ICE reports that as of July, there were about 1.11 million nonimmigrant international students enrolled in the Student and Exchange Visitor Program (SEVP) spread across 8,673 U.S. schools. Nearly half (42 percent) are pursuing coursework in science, technology, engineering and math.

But as of June 30, 2011, ICE reports there were only 784,481 international students enrolled in the SEVP program at the time, reflecting an increase of about 42 percent over the last five years.

The number of visiting exchange students studying in the United States, who are classified separately under the SEVP program, increased 14 percent during the same time frame from 226,205 students to 258,012 students.

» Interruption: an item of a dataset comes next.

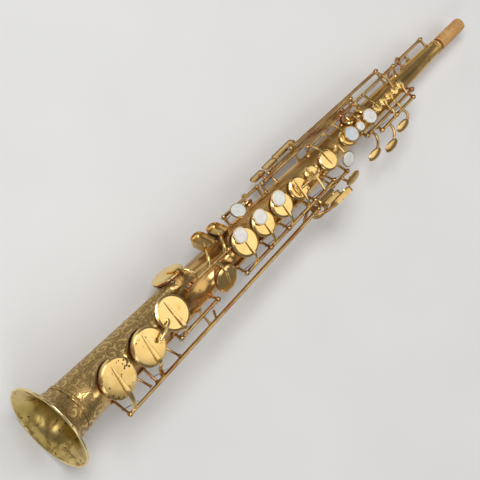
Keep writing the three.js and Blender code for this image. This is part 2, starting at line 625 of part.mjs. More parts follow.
key("bis", "left_stack", -6, [
  ["bis_key", join([
    cup("bis"),
    hingeTube("left_stack", 451, 463),
    cupArm("bis", "left_stack", 2.4, 1),
    bentBar([[457.5, 0, cupTop("bis") + 0.4], [455, 0.8, cupTop("bis") + 1], [452, 1.2, cupTop("bis") + 1.6]],
      1.1, 3),
    pearlHolder([451.8, 1.2, cupTop("bis") + 1.8], 0, SMALL_PEARL_RADIUS),
  ]).subtract(LEFT_BORE), BRIGHT_BRASS],
  ["bis_pearl", pearl([451.8, 1.2, cupTop("bis") + 1.8], 0, SMALL_PEARL_RADIUS), PEARL],
]);

key("b", "left_stack", -6, [
  ["b_key", join([
    cup("b"),
    hingeTube("left_stack", 463.6, 536.2),
    cupArm("b", "left_stack", 2.4, 1),
    strap([[-19.6, 12], [-17.5, 17.4], [-9, 19.9], [-2, 20]], 468.6, 2.8),
    pearlHolder([467.4, 0.6, 20.2], 0),
  ]).subtract(LEFT_BORE), BRIGHT_BRASS],
  ["b_pearl", pearl([467.4, 0.6, 20.2], 0), PEARL],
]);

// ---- right-hand side keys ----------------------------------------------------------------------------------

// A side key: the plate faces out and a little forwards, outside its tube, so that pressing it lifts the cup.
function sideKey(name, hinge, tube, armPoints, linkPoints, platePlace, plateLength) {
  key(name, hinge, 0, [
    [name + "_key", join([
      cup(name),
      hingeTube(hinge, ...tube),
      bentBar(armPoints, 1.3, 6),
      bentBar(linkPoints, 1.5, 4),
      fingerPlate(plateLength, 8.5, facing(platePlace, -62), 2.2),
    ]), BRIGHT_BRASS],
  ]);
}

sideKey("side_b_flat", "side_b_flat", [333.7, 455.3],
  [[452.5, -22.1, 5.5], [452.5, -18.4, 7.4], [452.5, -14.8, 11.4], [452.5, -11.2, 12.6]],
  [[338, -25.3, 5], [338, -29.5, 3.6], [338, -32.6, -1]], [337.2, -32.4, -2.5], 17);
sideKey("side_c", "side_c", [351.7, 477.8],
  [[473, -23.5, -2], [473, -19.4, 3.4], [473, -14.8, 8.8], [473, -11, 12.2]],
  [[358, -26.8, -3], [358, -30, -3.4], [358, -33, -3.2]], [357.4, -32.8, -3.6], 17);
sideKey("high_e", "high_e", [387.7, 521.8],
  [[518.2, -26.2, 1], [518.2, -25.6, 9], [518.2, -19, 15.4], [518.2, -8, 16.8], [518.2, 0, 14.6]],
  [[391, -29.8, 1.5], [391, -32.6, -1], [391, -33.6, -5]], [382.5, -33.2, -6.5], 30);

// ---- palm keys ---------------------------------------------------------------------------------------------

// A palm key: cup arm over to the hinge, a stem from the hinge, and an oval touch at its end.
function palmKey(name, hinge, tube, over, stem, touch, length, angle) {
  key(name, hinge, 0, [
    [name + "_key", join([
      cup(name),
      hingeTube(hinge, ...tube),
      cupArm(name, hinge, 2.2, 1, over),
      bentBar(stem, 1.3, 8),
      fingerPlate(length, 9, facing(touch, angle), 3),
    ]), BRIGHT_BRASS],
  ]);
}

palmKey("palm_d", "palm_outer", [479.8, 500.6], [[18.5, 15.6], [12.4, 18.2]],
  [[489, 20.3, 11.1], [487, 27, 13.5], [481, 34.4, 13], [474, 38, 11.6]], [472.6, 37.6, 11.4], 20, 44);
palmKey("palm_e_flat", "palm_outer", [506.2, 530.7], [[18.2, 15.6], [12.2, 18]],
  [[513, 19.7, 11.1], [513, 27, 12.6], [508, 31.4, 12.4], [500, 32, 11]], [499, 31.4, 11.6], 20, 42);
palmKey("palm_f", "palm_inner", [459.8, 533.7], [],
  [[464, 13.4, 14.2], [462, 20.5, 17.6], [457, 28.4, 15.6], [451, 31.6, 13]], [449, 31.6, 12.8], 20, 42);

// ---- octave keys -------------------------------------------------------------------------------------------

// A small pad on an octave key, over its pip.
function pipPad(which) {
  const [station, angle, , height] = OCTAVE_PIPS[which];
  return disc(PIP_PAD_RADIUS, 0, 2.4, 10, onHorn(station, angle, coneRadius(station) + height + SEAT_GAP));
}

key("octave_lever", "octave_lever", 0, [
  ["octave_lever", join([
    hingeTube("octave_lever", 430.8, 545.2),
    bentBar([[434, -9.4, -16.9], [434, -5, -19.6], [432, 0, -20.4]], 1.5, 3),
    fingerPlate(20, 13, facing([430, 2.4, -20.4], 176), 2),
    bentBar([[542, -7.6, -13.6], [547, -13, -15], [560, -14.2, -10.4]], 1.2, 6),
    bentBar([[462, -9.1, -16.3], [462, -3, -19.6], [462, 5, -20.6], [462, 9.4, -20]], 1.2, 5),
  ]), BRIGHT_BRASS],
]);

key("lower_octave", "lower_octave", 0, [
  ["lower_octave_key", join([
    hingeTube("lower_octave", 458.8, 481.2),
    pipPad("lower"),
    bentBar([[470, 12.2, -11.6], [470, 9.5, -17.2], [470, 4.2, -16.6]], 1.2, 5),
    bentBar([[461, 12.3, -11.8], [461, 14.6, -15.4], [461, 12.4, -19]], 1.1, 4),
  ]), BRIGHT_BRASS],
]);

key("upper_octave", "upper_octave", 0, [
  ["upper_octave_key", join([
    hingeTube("upper_octave", 558.3, 593.2),
    pipPad("upper"),
    bentBar([[573, -17.4, -1], [573, -16.6, -7.6], [573, -9.6, -9.6]], 1.2, 5),
    bentBar([[561, -17.6, -1], [561, -19.8, -5.2], [561, -18.2, -10.6]], 1.1, 4),
  ]), BRIGHT_BRASS],
]);

// ---- laid on its back --------------------------------------------------------------------------------------

// The rim's lowest point and the thumb hook's flat touch the ground together.
const supportDrop = BELL_RADIUS - (HOOK_FLAT + HOOK_THICKNESS / 2);
const lean = Math.atan(supportDrop / (HOOK_STATION + HOOK_WIDTH / 2));
const laid = new THREE.Group();
laid.applyMatrix4(new THREE.Matrix4().makeBasis(
  new THREE.Vector3(0, -1, 0),
  new THREE.Vector3(-Math.sin(lean), 0, -Math.cos(lean)),
  new THREE.Vector3(Math.cos(lean), 0, -Math.sin(lean)),
));
laid.add(horn);

// The origin is the middle of the underside of the box round everything.
laid.updateMatrixWorld(true);
const box = new THREE.Box3().setFromObject(laid, true);
laid.position.set(-(box.min.x + box.max.x) / 2, -(box.min.y + box.max.y) / 2, -box.min.z);

export default laid;
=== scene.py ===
# %% [markdown]
# # A straight soprano saxophone
# The frame holds every hard part at its real size: tube, bell, ribs with their posts, and each key on its
# own hinge. This lesson gives each of those parts its finished shape and finish. First the frame is loaded.
# The finished model has to stay inside it.

# %% Load the frame
import json
import math

import bpy
from mathutils import Matrix, Vector


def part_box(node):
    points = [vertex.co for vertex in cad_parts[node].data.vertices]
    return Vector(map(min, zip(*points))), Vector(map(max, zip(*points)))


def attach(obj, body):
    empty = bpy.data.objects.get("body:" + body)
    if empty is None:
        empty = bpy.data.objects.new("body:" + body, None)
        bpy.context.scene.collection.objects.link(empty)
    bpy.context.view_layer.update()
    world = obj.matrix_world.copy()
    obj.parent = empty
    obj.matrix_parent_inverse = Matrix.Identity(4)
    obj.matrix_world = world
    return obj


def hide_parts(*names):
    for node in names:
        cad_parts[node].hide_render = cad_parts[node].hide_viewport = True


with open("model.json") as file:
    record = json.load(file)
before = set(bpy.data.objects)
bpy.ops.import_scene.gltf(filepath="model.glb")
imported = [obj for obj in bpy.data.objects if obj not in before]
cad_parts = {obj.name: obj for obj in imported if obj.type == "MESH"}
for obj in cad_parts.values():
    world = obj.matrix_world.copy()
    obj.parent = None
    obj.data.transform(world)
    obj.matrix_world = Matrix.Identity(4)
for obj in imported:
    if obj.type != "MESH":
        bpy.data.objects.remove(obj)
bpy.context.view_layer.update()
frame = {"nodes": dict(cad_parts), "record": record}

MM = 0.001

# %% [markdown]
# The horn lies on its back, bell towards -X, a little nose down. It is far easier to model it standing up,
# with the rim on the ground and the bore along Z, and to lay each piece down when it is done. The line from
# the middle of the rim to the middle of the cork gives the lean, so nothing has to be measured by eye.

# %% The upright workbench and the matrix that lays a piece down
def middle(node):
    low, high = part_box(node)
    return (Vector(low) + Vector(high)) / 2


along = (middle("mouthpiece_cork") - middle("bell_rim_bead")).normalized()
front = Vector((-along.z, 0, along.x))
start = middle("bell_rim_bead") - along * 1.2 * MM
LAY = Matrix((
    (0, -front.x, along.x, start.x),
    (-1, -front.y, along.y, start.y),
    (0, -front.z, along.z, start.z),
    (0, 0, 0, 1),
))
print("the bore leans by", round(math.degrees(math.asin(-along.z)), 2), "degrees")

# %% [markdown]
# Places are written as the maker would measure them: the height up the horn from the rim, x across it and h
# out of the bore's middle towards the front. The cone loses the same radius at every millimetre.

# %% Places on the horn
RIM_END, TAPER = 25.8, 0.0312


def cone(s):
    return RIM_END - TAPER * s


def spot(s, x, h):
    return Vector((x, -h, s)) * MM


def on_horn(s, angle, radius):
    a = math.radians(angle)
    m = Matrix((
        (math.cos(a), 0, math.sin(a), 0),
        (math.sin(a), 0, -math.cos(a), 0),
        (0, 1, 0, 0),
        (0, 0, 0, 1),
    ))
    m.translation = Vector((radius * math.sin(a), -radius * math.cos(a), s)) * MM
    return m


def facing(place, angle):
    m = on_horn(place[0], angle, 0)
    m.translation = spot(*place)
    return m


def around(angle, radius):
    a = math.radians(angle)
    return radius * math.sin(a), radius * math.cos(a)


print("cone radius at the bell's rim and at the cork:", cone(0), round(cone(611), 2), "mm")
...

Based on available ICE data, while the number of foreign students admitted into U.S.-based schools has continued to grow since the program’s inception, the annual rate of increase has ramped up exponentially over the past few years. For example, the number of enrolled nonimmigrant students increased by only eight percent in the two and a half years between December of 2008 and June of 2011, but jumped by nearly double that amount in the last year alone.

ICE notes that in the past year, “The number of active [nonimmigrant] students studying in the United States grew from 405,308 in July 2015 to 466,964 in July 2016, an increase of 15.2 percent."

Altogether, the number of academic, vocational and exchange students and their dependents currently account for about 1.5 million people currently in the United States under the SEVP program.